Cate Blanchett and Alicia Vikander play world leaders at a G7 summit who go off into the woods to compose a joint statement—and then get lost—in Rumours, a comedy directed by Guy Maddin, Evan Johnson, and Galen Johnson. In She’s Got No Name, which addresses the progress of women’s rights in China, Peter Chan Ho-sun directs Zhang Ziyi, Lei Jiayin, Jackson Yee, Zhang Zifeng, Fan Wei, Wang Chuan-jun, Yang Mi, and Zhao Liying.

Launched in 2021 as the pandemic was receding and Cannes was inundated with submissions, the noncompetitive program Cannes Premiere remains tough to define or describe. Frémaux still seems to find it handy, though, as a slot for such films as Leos Carax’s It’s Not Me, a “free-form film” featuring Denis Lavant, and Alain Guiraudie’s Misericordia, in which a young man’s return to his home village sparks a mysterious chain of events. Rithy Panh’s Rendez-vous avec Pol Pot is based on the true story of three French journalists who were invited to interview the leader of the Khmer Rouge in 1978.
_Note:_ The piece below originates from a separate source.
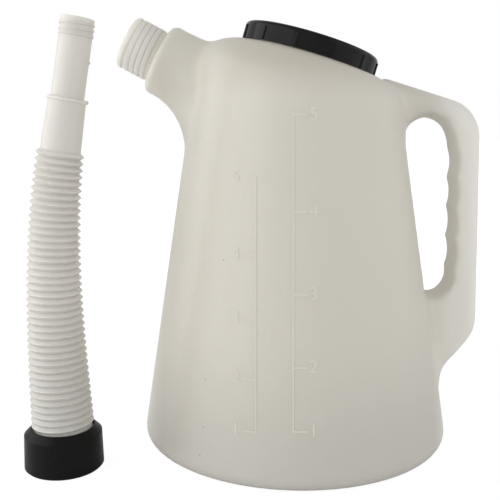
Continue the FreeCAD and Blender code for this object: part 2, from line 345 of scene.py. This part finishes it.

This year’s Midnight Screenings will include Noémie Merlant’s comedic horror movie The Balconettes and Sol Cheang’s martial-arts adventure Twilight of the Warriors: Walled In, starring Louis Koo, Sammo Hung, Richie Jen, and Raymond Lam. Among the Special Screenings are three documentaries, Claire Simon’s Apprendre, which focuses on education in France; Sergei Loznitsa’s The Invasion, a study of the war in his home country, Ukraine; and Raoul Peck’s Ernest Cole: Lost and Found, featuring LaKeith Stanfield as the voice of one of the first Black freelance photographers in South Africa.